▸ **THE EXERCISE**: Write out every single entry exactly.

▸ **MATERIAL PROVIDED**:
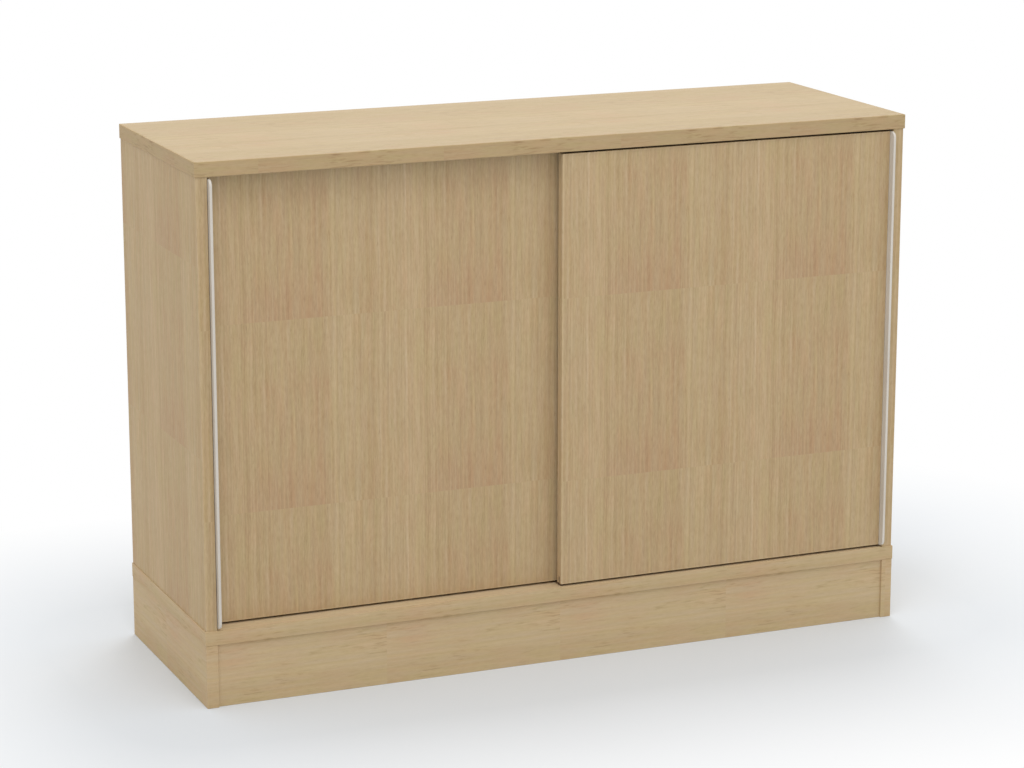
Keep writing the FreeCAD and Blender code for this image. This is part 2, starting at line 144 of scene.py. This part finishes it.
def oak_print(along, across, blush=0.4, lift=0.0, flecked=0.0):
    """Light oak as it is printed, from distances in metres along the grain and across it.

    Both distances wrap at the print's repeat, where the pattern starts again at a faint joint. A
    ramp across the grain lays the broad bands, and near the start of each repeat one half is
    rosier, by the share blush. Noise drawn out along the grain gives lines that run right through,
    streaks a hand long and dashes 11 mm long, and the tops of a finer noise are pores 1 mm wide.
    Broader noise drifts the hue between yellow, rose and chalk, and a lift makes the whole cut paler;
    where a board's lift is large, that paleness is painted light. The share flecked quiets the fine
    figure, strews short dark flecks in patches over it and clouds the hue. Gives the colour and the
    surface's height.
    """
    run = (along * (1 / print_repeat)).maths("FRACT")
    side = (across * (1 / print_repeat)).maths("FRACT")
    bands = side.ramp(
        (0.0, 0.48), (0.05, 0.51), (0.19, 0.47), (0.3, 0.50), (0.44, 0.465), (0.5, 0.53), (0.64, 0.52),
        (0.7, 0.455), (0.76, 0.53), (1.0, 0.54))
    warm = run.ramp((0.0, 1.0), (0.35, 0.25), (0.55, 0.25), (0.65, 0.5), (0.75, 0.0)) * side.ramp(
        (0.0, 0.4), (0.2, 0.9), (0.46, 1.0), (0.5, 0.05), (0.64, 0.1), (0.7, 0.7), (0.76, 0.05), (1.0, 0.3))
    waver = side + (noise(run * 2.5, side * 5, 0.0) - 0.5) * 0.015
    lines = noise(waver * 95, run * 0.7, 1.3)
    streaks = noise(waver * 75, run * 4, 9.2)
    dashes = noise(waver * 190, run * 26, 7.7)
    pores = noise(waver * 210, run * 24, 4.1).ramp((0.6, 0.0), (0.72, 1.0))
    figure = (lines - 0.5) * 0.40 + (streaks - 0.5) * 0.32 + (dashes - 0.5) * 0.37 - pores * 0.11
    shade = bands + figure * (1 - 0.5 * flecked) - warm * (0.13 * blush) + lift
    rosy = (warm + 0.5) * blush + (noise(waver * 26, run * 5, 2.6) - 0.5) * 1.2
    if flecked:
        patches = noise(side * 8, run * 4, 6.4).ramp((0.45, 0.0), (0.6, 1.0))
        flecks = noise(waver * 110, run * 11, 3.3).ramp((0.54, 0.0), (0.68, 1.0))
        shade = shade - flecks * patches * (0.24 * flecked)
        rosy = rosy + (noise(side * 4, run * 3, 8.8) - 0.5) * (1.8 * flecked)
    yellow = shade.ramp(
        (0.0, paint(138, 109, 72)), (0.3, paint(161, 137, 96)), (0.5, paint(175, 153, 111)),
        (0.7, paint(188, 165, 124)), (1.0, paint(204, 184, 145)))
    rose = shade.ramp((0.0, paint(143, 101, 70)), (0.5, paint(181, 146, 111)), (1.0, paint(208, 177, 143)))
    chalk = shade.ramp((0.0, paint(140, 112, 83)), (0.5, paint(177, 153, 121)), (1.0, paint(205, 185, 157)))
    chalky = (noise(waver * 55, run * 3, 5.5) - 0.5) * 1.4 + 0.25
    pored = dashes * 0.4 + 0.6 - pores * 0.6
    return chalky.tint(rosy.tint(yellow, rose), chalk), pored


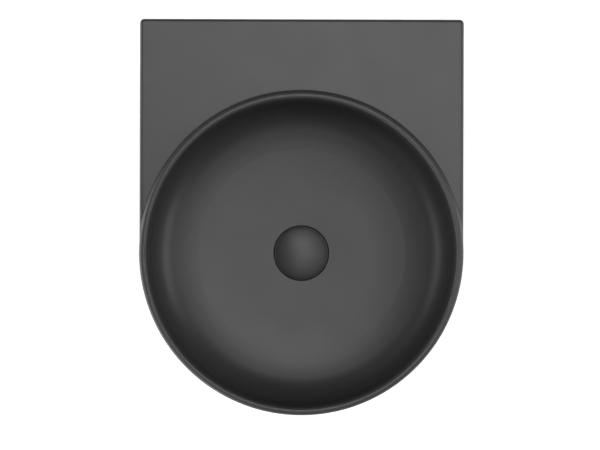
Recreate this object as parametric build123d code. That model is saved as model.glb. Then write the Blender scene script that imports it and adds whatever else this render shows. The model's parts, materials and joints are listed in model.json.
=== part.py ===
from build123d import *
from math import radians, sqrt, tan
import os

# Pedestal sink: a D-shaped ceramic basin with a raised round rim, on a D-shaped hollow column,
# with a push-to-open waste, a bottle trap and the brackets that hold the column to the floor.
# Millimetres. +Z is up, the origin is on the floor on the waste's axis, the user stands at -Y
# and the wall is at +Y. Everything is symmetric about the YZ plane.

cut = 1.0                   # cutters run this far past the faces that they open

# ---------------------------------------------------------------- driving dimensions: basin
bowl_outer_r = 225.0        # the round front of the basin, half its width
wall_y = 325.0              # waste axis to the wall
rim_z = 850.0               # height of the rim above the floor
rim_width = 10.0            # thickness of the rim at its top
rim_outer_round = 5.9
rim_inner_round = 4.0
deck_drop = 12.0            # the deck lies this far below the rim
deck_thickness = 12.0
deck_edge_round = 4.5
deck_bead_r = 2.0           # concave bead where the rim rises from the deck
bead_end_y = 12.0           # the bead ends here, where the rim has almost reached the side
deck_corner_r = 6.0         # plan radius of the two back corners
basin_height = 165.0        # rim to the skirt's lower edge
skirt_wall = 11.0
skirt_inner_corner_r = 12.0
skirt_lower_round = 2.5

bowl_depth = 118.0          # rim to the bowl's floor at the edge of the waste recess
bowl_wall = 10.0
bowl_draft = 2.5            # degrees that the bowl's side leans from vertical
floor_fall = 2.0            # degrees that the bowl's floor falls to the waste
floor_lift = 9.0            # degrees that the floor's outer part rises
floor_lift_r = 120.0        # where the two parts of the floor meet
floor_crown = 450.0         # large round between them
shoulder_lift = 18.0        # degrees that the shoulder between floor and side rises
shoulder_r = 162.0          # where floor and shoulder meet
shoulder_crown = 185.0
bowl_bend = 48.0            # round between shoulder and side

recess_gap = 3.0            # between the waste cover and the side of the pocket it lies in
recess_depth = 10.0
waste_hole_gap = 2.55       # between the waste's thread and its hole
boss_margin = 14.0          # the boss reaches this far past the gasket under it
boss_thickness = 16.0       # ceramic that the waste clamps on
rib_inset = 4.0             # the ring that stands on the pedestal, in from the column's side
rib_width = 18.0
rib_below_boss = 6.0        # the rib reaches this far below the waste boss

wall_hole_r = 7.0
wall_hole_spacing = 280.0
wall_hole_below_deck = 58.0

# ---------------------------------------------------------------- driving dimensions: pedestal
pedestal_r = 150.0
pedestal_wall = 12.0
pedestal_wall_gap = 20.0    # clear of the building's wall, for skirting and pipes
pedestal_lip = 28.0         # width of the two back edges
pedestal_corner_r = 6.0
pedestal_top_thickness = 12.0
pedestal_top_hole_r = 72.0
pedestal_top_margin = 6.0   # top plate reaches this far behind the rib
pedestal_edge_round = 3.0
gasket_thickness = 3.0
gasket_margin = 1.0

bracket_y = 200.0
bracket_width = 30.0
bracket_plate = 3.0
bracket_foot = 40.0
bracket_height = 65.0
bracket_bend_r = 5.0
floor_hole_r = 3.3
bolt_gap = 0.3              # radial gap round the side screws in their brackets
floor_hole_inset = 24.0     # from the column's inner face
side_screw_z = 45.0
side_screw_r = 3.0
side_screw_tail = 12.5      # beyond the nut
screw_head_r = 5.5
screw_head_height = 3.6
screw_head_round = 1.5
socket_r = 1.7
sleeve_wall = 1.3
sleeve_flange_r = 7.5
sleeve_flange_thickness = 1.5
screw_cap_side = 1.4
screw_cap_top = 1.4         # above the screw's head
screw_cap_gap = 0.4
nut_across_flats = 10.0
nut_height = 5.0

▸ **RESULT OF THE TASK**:
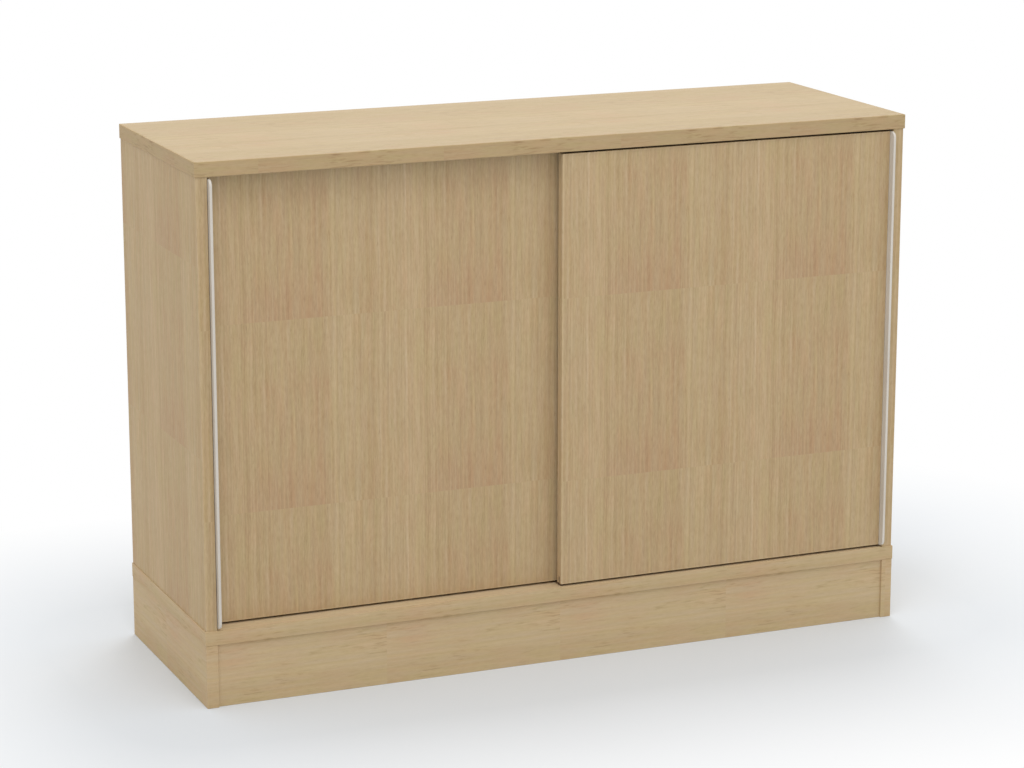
Keep writing the FreeCAD and Blender code for this image. This is part 2, starting at line 144 of scene.py. This part finishes it.
def oak_print(along, across, blush=0.4, lift=0.0, flecked=0.0):
    """Light oak as it is printed, from distances in metres along the grain and across it.

    Both distances wrap at the print's repeat, where the pattern starts again at a faint joint. A
    ramp across the grain lays the broad bands, and near the start of each repeat one half is
    rosier, by the share blush. Noise drawn out along the grain gives lines that run right through,
    streaks a hand long and dashes 11 mm long, and the tops of a finer noise are pores 1 mm wide.
    Broader noise drifts the hue between yellow, rose and chalk, and a lift makes the whole cut paler;
    where a board's lift is large, that paleness is painted light. The share flecked quiets the fine
    figure, strews short dark flecks in patches over it and clouds the hue. Gives the colour and the
    surface's height.
    """
    run = (along * (1 / print_repeat)).maths("FRACT")
    side = (across * (1 / print_repeat)).maths("FRACT")
    bands = side.ramp(
        (0.0, 0.48), (0.05, 0.51), (0.19, 0.47), (0.3, 0.50), (0.44, 0.465), (0.5, 0.53), (0.64, 0.52),
        (0.7, 0.455), (0.76, 0.53), (1.0, 0.54))
    warm = run.ramp((0.0, 1.0), (0.35, 0.25), (0.55, 0.25), (0.65, 0.5), (0.75, 0.0)) * side.ramp(
        (0.0, 0.4), (0.2, 0.9), (0.46, 1.0), (0.5, 0.05), (0.64, 0.1), (0.7, 0.7), (0.76, 0.05), (1.0, 0.3))
    waver = side + (noise(run * 2.5, side * 5, 0.0) - 0.5) * 0.015
    lines = noise(waver * 95, run * 0.7, 1.3)
    streaks = noise(waver * 75, run * 4, 9.2)
    dashes = noise(waver * 190, run * 26, 7.7)
    pores = noise(waver * 210, run * 24, 4.1).ramp((0.6, 0.0), (0.72, 1.0))
    figure = (lines - 0.5) * 0.40 + (streaks - 0.5) * 0.32 + (dashes - 0.5) * 0.37 - pores * 0.11
    shade = bands + figure * (1 - 0.5 * flecked) - warm * (0.13 * blush) + lift
    rosy = (warm + 0.5) * blush + (noise(waver * 26, run * 5, 2.6) - 0.5) * 1.2
    if flecked:
        patches = noise(side * 8, run * 4, 6.4).ramp((0.45, 0.0), (0.6, 1.0))
        flecks = noise(waver * 110, run * 11, 3.3).ramp((0.54, 0.0), (0.68, 1.0))
        shade = shade - flecks * patches * (0.24 * flecked)
        rosy = rosy + (noise(side * 4, run * 3, 8.8) - 0.5) * (1.8 * flecked)
    yellow = shade.ramp(
        (0.0, paint(138, 109, 72)), (0.3, paint(161, 137, 96)), (0.5, paint(175, 153, 111)),
        (0.7, paint(188, 165, 124)), (1.0, paint(204, 184, 145)))
    rose = shade.ramp((0.0, paint(143, 101, 70)), (0.5, paint(181, 146, 111)), (1.0, paint(208, 177, 143)))
    chalk = shade.ramp((0.0, paint(140, 112, 83)), (0.5, paint(177, 153, 121)), (1.0, paint(205, 185, 157)))
    chalky = (noise(waver * 55, run * 3, 5.5) - 0.5) * 1.4 + 0.25
    pored = dashes * 0.4 + 0.6 - pores * 0.6
    return chalky.tint(rosy.tint(yellow, rose), chalk), pored


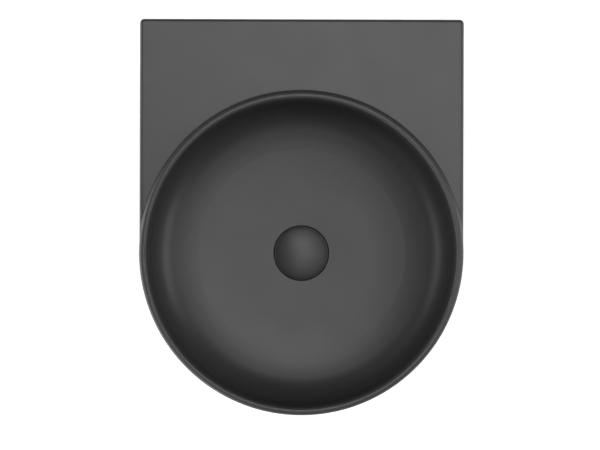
Recreate this object as parametric build123d code. That model is saved as model.glb. Then write the Blender scene script that imports it and adds whatever else this render shows. The model's parts, materials and joints are listed in model.json.
=== part.py ===
from build123d import *
from math import radians, sqrt, tan
import os

# Pedestal sink: a D-shaped ceramic basin with a raised round rim, on a D-shaped hollow column,
# with a push-to-open waste, a bottle trap and the brackets that hold the column to the floor.
# Millimetres. +Z is up, the origin is on the floor on the waste's axis, the user stands at -Y
# and the wall is at +Y. Everything is symmetric about the YZ plane.

cut = 1.0                   # cutters run this far past the faces that they open

# ---------------------------------------------------------------- driving dimensions: basin
bowl_outer_r = 225.0        # the round front of the basin, half its width
wall_y = 325.0              # waste axis to the wall
rim_z = 850.0               # height of the rim above the floor
rim_width = 10.0            # thickness of the rim at its top
rim_outer_round = 5.9
rim_inner_round = 4.0
deck_drop = 12.0            # the deck lies this far below the rim
deck_thickness = 12.0
deck_edge_round = 4.5
deck_bead_r = 2.0           # concave bead where the rim rises from the deck
bead_end_y = 12.0           # the bead ends here, where the rim has almost reached the side
deck_corner_r = 6.0         # plan radius of the two back corners
basin_height = 165.0        # rim to the skirt's lower edge
skirt_wall = 11.0
skirt_inner_corner_r = 12.0
skirt_lower_round = 2.5

bowl_depth = 118.0          # rim to the bowl's floor at the edge of the waste recess
bowl_wall = 10.0
bowl_draft = 2.5            # degrees that the bowl's side leans from vertical
floor_fall = 2.0            # degrees that the bowl's floor falls to the waste
floor_lift = 9.0            # degrees that the floor's outer part rises
floor_lift_r = 120.0        # where the two parts of the floor meet
floor_crown = 450.0         # large round between them
shoulder_lift = 18.0        # degrees that the shoulder between floor and side rises
shoulder_r = 162.0          # where floor and shoulder meet
shoulder_crown = 185.0
bowl_bend = 48.0            # round between shoulder and side

recess_gap = 3.0            # between the waste cover and the side of the pocket it lies in
recess_depth = 10.0
waste_hole_gap = 2.55       # between the waste's thread and its hole
boss_margin = 14.0          # the boss reaches this far past the gasket under it
boss_thickness = 16.0       # ceramic that the waste clamps on
rib_inset = 4.0             # the ring that stands on the pedestal, in from the column's side
rib_width = 18.0
rib_below_boss = 6.0        # the rib reaches this far below the waste boss

wall_hole_r = 7.0
wall_hole_spacing = 280.0
wall_hole_below_deck = 58.0

# ---------------------------------------------------------------- driving dimensions: pedestal
pedestal_r = 150.0
pedestal_wall = 12.0
pedestal_wall_gap = 20.0    # clear of the building's wall, for skirting and pipes
pedestal_lip = 28.0         # width of the two back edges
pedestal_corner_r = 6.0
pedestal_top_thickness = 12.0
pedestal_top_hole_r = 72.0
pedestal_top_margin = 6.0   # top plate reaches this far behind the rib
pedestal_edge_round = 3.0
gasket_thickness = 3.0
gasket_margin = 1.0

bracket_y = 200.0
bracket_width = 30.0
bracket_plate = 3.0
bracket_foot = 40.0
bracket_height = 65.0
bracket_bend_r = 5.0
floor_hole_r = 3.3
bolt_gap = 0.3              # radial gap round the side screws in their brackets
floor_hole_inset = 24.0     # from the column's inner face
side_screw_z = 45.0
side_screw_r = 3.0
side_screw_tail = 12.5      # beyond the nut
screw_head_r = 5.5
screw_head_height = 3.6
screw_head_round = 1.5
socket_r = 1.7
sleeve_wall = 1.3
sleeve_flange_r = 7.5
sleeve_flange_thickness = 1.5
screw_cap_side = 1.4
screw_cap_top = 1.4         # above the screw's head
screw_cap_gap = 0.4
nut_across_flats = 10.0
nut_height = 5.0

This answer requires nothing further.